The legalisation of a French document intended for a foreign authority enables the following information to be certified: the authenticity of the signature; the capacity of the signatory of the document; and, where applicable, the identity of the seal or stamp affixed to the document.
The document must go through the Chamber of Commerce and Industry (CCI), followed by the Ministry of Europe and Foreign Affairs and finally be legalised at a consulate.
The apostille is a simplified legalisation process for countries that have signed the Hague Convention.
This is a stamped Document issued by the Court of Appeals in France.

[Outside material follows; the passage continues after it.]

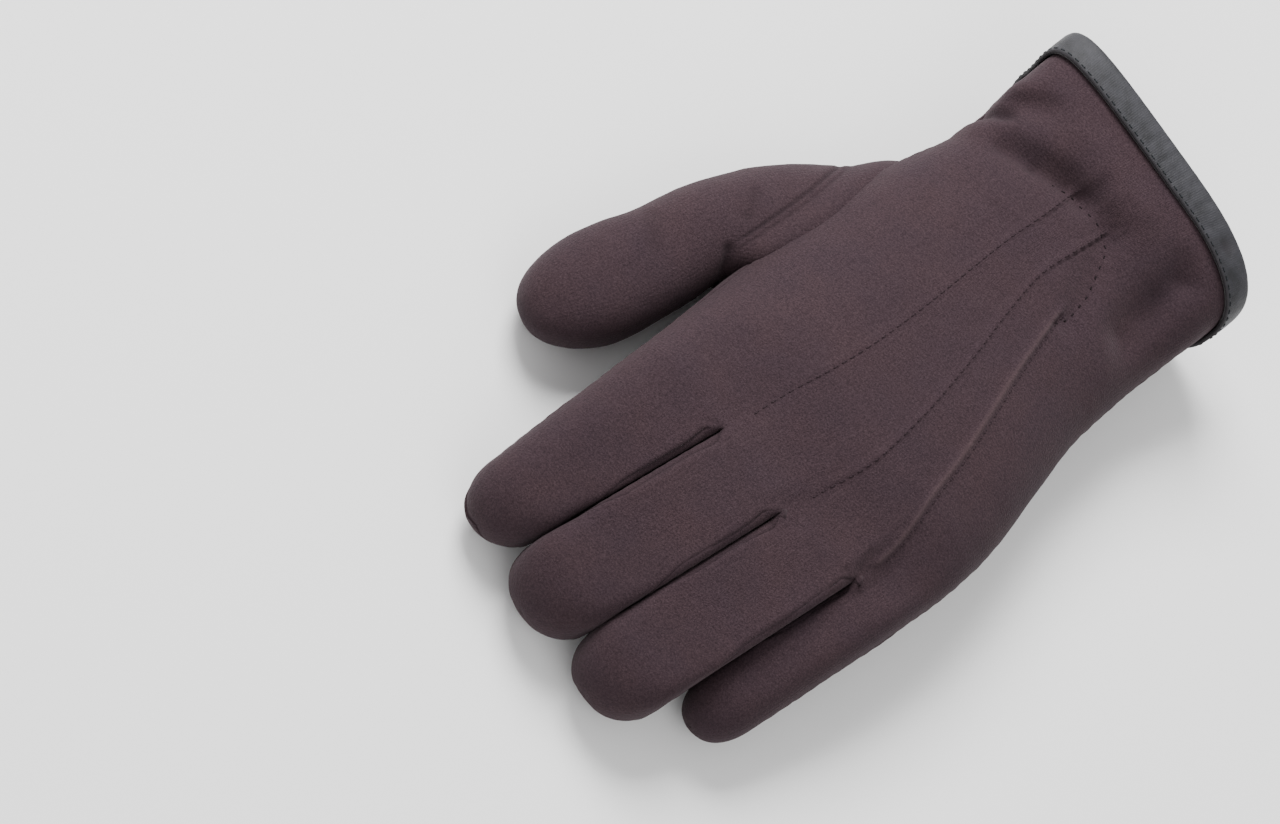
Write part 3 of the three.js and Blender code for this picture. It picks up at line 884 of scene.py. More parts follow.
@dataclass
class Surface:
    """A surface of triangles with measures at its points, in millimetres.

    Attributes:
        points: Places, shape (n, 3).
        triangles: Indices of the points, shape (m, 3), facing out.
        measures: Named values at the points, such as the cloth's own u and v.
        grids: For each grid that was joined, the index of each of its points.
    """

    points: Array
    triangles: Array
    measures: dict[str, Array]
    grids: list[Array] = field(default_factory=list)

    @staticmethod
    def join(grids: list[tuple[Array, dict[str, Array]]], flip: bool, wrap: bool = False) -> "Surface":
        """Joins grids into one surface, with points at the same place merged.

        Args:
            grids: Points of shape (rows, columns, 3), each with measures of shape (rows, columns).
            flip: Whether the faces turn round.
            wrap: Whether the last column joins the first one.

        Returns:
            The joined surface, without faces that have shrunk to a line.
        """
        flat = np.concatenate([points.reshape(-1, 3) for points, _ in grids])
        names = grids[0][1].keys()
        measures = {name: np.concatenate([held[name].ravel() for _, held in grids]) for name in names}
        _, first, index = np.unique(np.round(flat, 4), axis=0, return_index=True, return_inverse=True)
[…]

- Like legalisation, it enables the certification of:
- The authenticity of the signature
- The capacity of the signatory of the document
- Where applicable, the identity of the seal or stamp affixed to the document
The deed must be original and dated within 3 months. It must bear the official seal, the original signature and the name and capacity of the signatory. To be legalised, the document must be written in French or be accompanied by a translation into French. The translation must be carried out by a sworn translator.
Only documents drawn up under private seal require an authenticated signature.
It will be certified either by a notary or by the GEFI system (the CCI).
Yes, a sworn translation of the document into French will be necessary for the MFA (Ministry of foreign affairs) to legalise it. This is because the MFA can only legalise documents drawn up in France and in French.